Assim que o filho completou três anos, a mulher afirmou que o encaminhou a uma pediatra na Unidade Básica de Saúde (UBS) para consulta de rotina. Na ocasião, o menino se incomodou quando a médica examinou seus órgãos genitais.
Segundo a mãe, o menino começou a recusar o toque nos órgão em específico depois que começou a frequentar a fonoaudióloga da clínica particular de Duartina, sem razão aparente até então.
Assim que percebeu essa alteração de comportamento, outras mães também entraram em contato com ela com relatos parecidos (veja abaixo outros relatos).
A mãe contou também que o delegado responsável pelas investigações do caso a orientou a encaminhar o menino para psicóloga.
Essa, por sua vez, recomendou que a mãe gravasse um vídeo em que pergunta ao menino a respeito do órgão genital, relacionando ao período que foi atendido pela fonoaudióloga, na tentativa de descobrir o que motivou a recusa.
No vídeo enviado ao g1, a mãe pergunta: “onde a tia pegava e colocava a mãozinha?”. Logo o menino responde e aponta com o dedo sob a fralda: “aqui”. Para todas as vezes que a mãe questiona, a criança confirma que a profissional tocava no órgão, apesar de afirmar não sentir dor (assista abaixo).
Mães denunciam agressões e tortura contra crianças autistas em clínica de Duartina
Após quatro consultas com a psicóloga, será enviado um relatório ao delegado a fim de entender os motivos desta recusa e se estão relacionados à conduta da fonoaudióloga.
Segundo a denúncia de uma mãe, criança era trancada em salas no consultório da fonoaudióloga — Foto: Arquivo pessoal
Outra mãe ouvida pela reportagem contou que o filho, de nove anos, era trancado em salas no consultório da fonoaudióloga. Ela descobriu o ocorrido quando foi chamada à delegacia e viu a foto que mostra as mãos do menino no vidro (veja acima).
Segundo esta mãe, o menino foi diagnosticado com autismo em grau severo aos dois anos e meio. Desde então, o filho é acompanhado por essa fonoaudióloga.
Contudo, a mãe lembra que começou a perceber que o filho não estava evoluindo no tratamento desde o final de 2020. Por isso, quando foi chamada à delegacia, acreditava que se tratava da denúncia de falta de atendimento, já que um boletim de ocorrência desse teor já havia sido registrado.

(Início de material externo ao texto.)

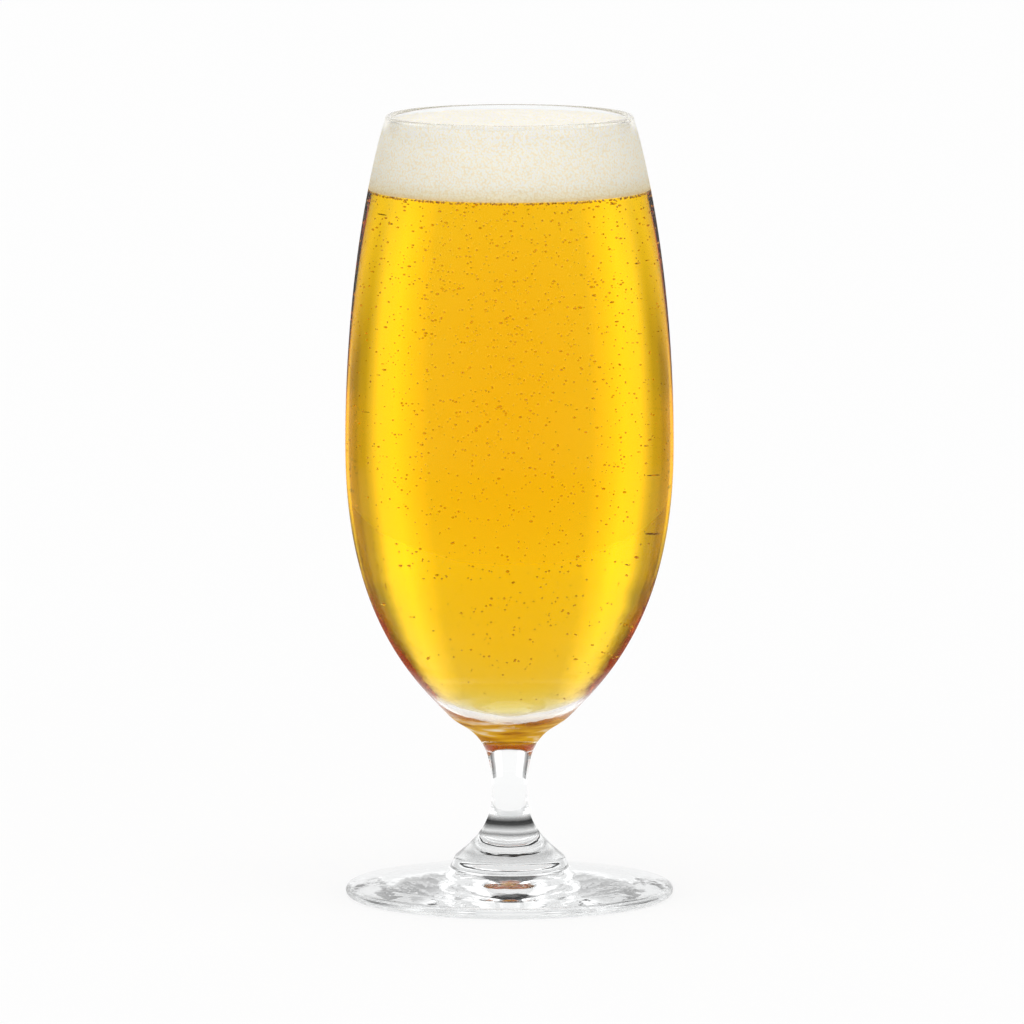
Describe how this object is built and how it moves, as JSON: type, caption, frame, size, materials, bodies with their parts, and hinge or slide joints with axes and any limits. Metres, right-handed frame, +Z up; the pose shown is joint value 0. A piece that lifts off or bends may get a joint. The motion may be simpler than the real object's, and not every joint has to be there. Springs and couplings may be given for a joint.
{
  "type": "pint of beer",
  "caption": "Pint of lager with a thick white head in a stemmed, footed pilsner glass with a rounded bowl.",
  "frame": {"origin": "on the axis, at the level of the surface that the foot stands on", "axes": "+Z up along the axis of the glass; +X and +Y are alike, because the glass is round"},
  "size_m": [0.0838, 0.0838, 0.2],
  "materials": {
    "glass": "clear polished glass",
    "beer": "clear golden lager with fine rising bubbles",
    "head": "matt cream foam of fine bubbles"
  },
  "bodies": {
    "root": {"glass": "glass", "beer": "beer", "head": "head"}
  },
  "joints": []
}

“No dia 9 de junho deste ano, fui chamada à delegacia. Eu achava que eles iam me perguntar dessa falta de atendimento, que eu também vinha percebendo, mas não. Eu descobri que meu filho era trancado em salas do consultório. Não estava esperando. Eu confiava nela”, lembra.
Segundo denuncia da mãe, o filho voltava para a casa com as roupas urinadas e, algumas vezes, sem camiseta — Foto: Arquivo pessoal
Ainda segundo esta mãe, o filho voltava para a casa com as roupas urinadas e, algumas vezes, sem camiseta. No mesmo dia em que foi à delegacia, a mãe recorda que parou de levar o menino às consultas.

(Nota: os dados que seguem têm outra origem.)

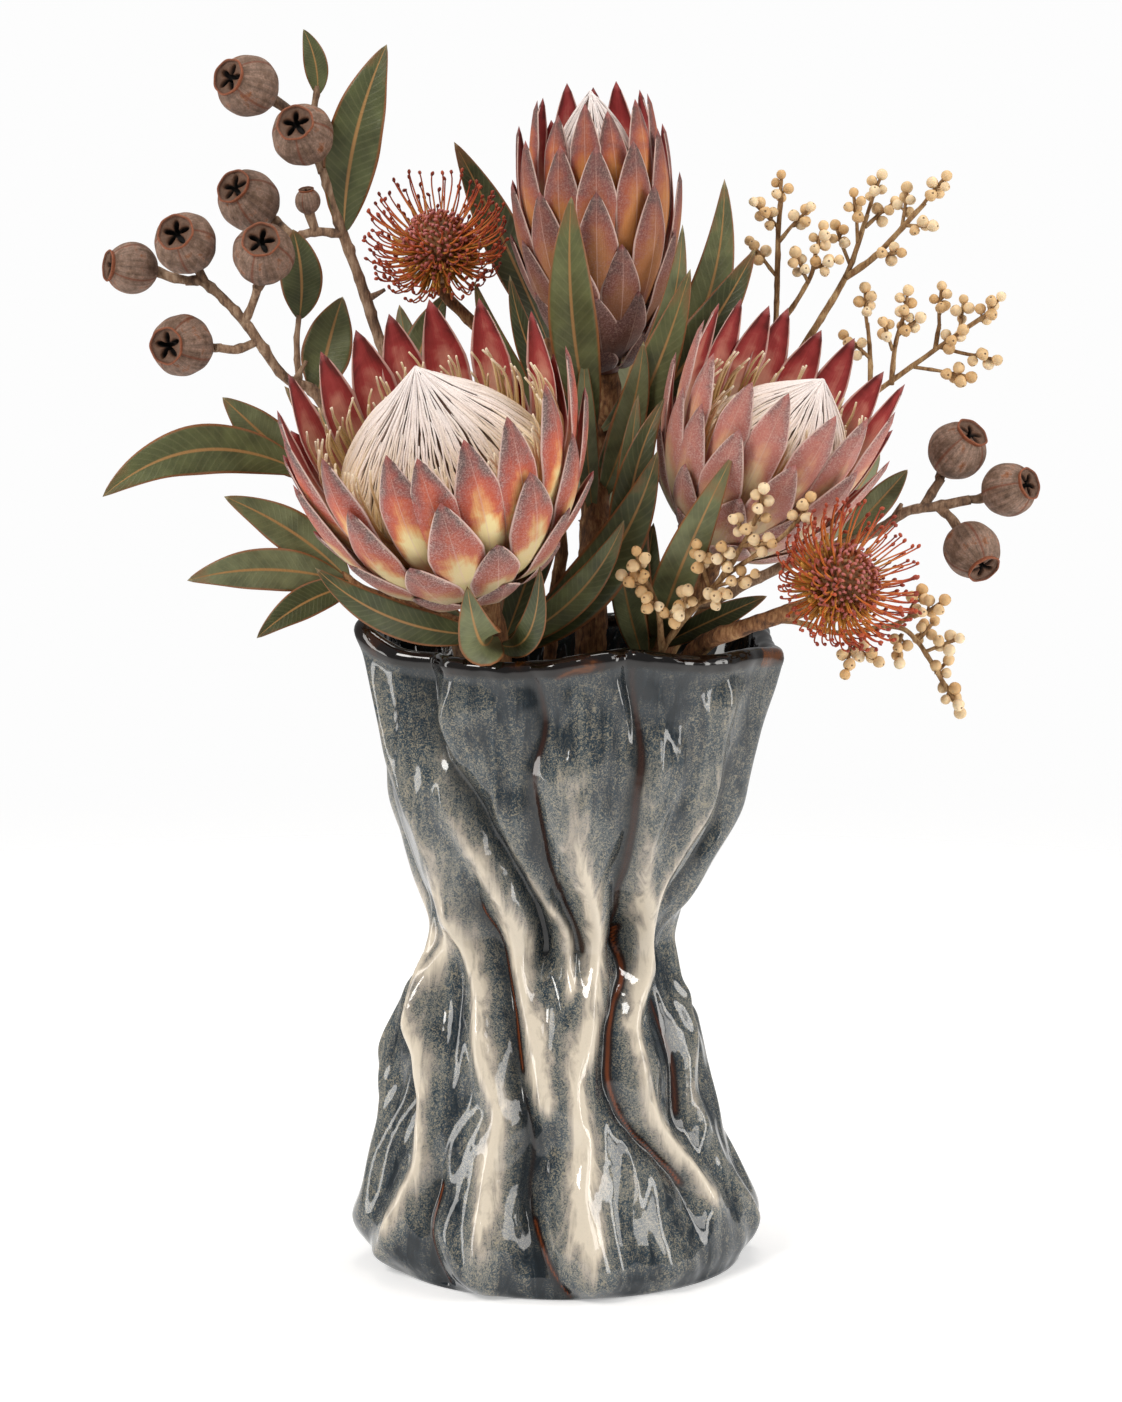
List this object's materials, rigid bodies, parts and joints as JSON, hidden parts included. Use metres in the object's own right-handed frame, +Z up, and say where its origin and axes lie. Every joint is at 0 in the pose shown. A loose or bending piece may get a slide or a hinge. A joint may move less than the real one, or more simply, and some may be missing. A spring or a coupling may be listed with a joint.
{
  "type": "vase of protea flowers",
  "caption": "Folded, waisted ceramic vase holding proteas, pincushion flowers, gum nut branches, berry sprays and long leaves.",
  "frame": {"origin": "centre of the vase's foot, on the surface it stands on", "axes": "+Z up, the bouquet's front faces -Y, +X to the right of someone looking at its front"},
  "size_m": [0.3686, 0.2096, 0.49],
  "materials": {
    "glazed_clay": "slate blue and cream reactive glaze, high gloss",
    "protea_bract": "downy, pink red with pale margins",
    "bud_bract": "downy, amber and mauve",
    "protea_floret": "silky, cream white",
    "pincushion_style": "satin, burnt orange",
    "gum_wood": "dry matt bark",
    "berry": "dull, cream tan",
    "leaf": "leathery, grey olive"
  },
  "bodies": {
    "root": {"vase": "glazed_clay", "left_protea_bracts": "protea_bract", "left_protea_florets": "protea_floret", "left_protea_leafy_stem": "leaf", "right_protea_bracts": "protea_bract", "right_protea_florets": "protea_floret", "right_protea_leafy_stem": "leaf", "upright_protea_bracts": "bud_bract", "upright_protea_florets": "protea_floret", "upright_protea_leafy_stem": "leaf", "tall_pincushion": "pincushion_style", "low_pincushion": "pincushion_style", "tall_gum_branch": "gum_wood", "left_gum_branch": "gum_wood", "right_gum_branch": "gum_wood", "upper_berry_spray": "berry", "right_berry_spray": "berry", "front_berry_spray": "berry", "low_berry_spray": "berry"}
  },
  "joints": []
}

Uma terceira mãe entrou em contato com o g1 e explicou, bastante emocionada, que o filho, de seis anos, teria sido agredido na boca pela fonoaudióloga. Segundo ela conta, a criança levou um tapa por ter mordido a profissional.
O menino foi diagnosticado com autismo também em grau severo e, desde os dois anos, é levado para o acompanhamento multidisciplinar. Há dois anos, segundo a mulher, o filho também não demonstra evolução no tratamento.
“É muito difícil, eu sei de onde o meu filho veio, sei o que ele passou para chegar onde está. É uma criança que não sabe falar, que não sabe se expressar. Ele é extremamente vulnerável. O tapa doeu muito mais em mim. Desumano”, lamenta.
No fim de maio deste ano, a criança parou de fazer o acompanhamento nesta clínica particular com a justificativa do descaso no atendimento. Com orientação de outras profissionais, a mãe afirma que o pequeno já consegue, por exemplo, ficar sentado.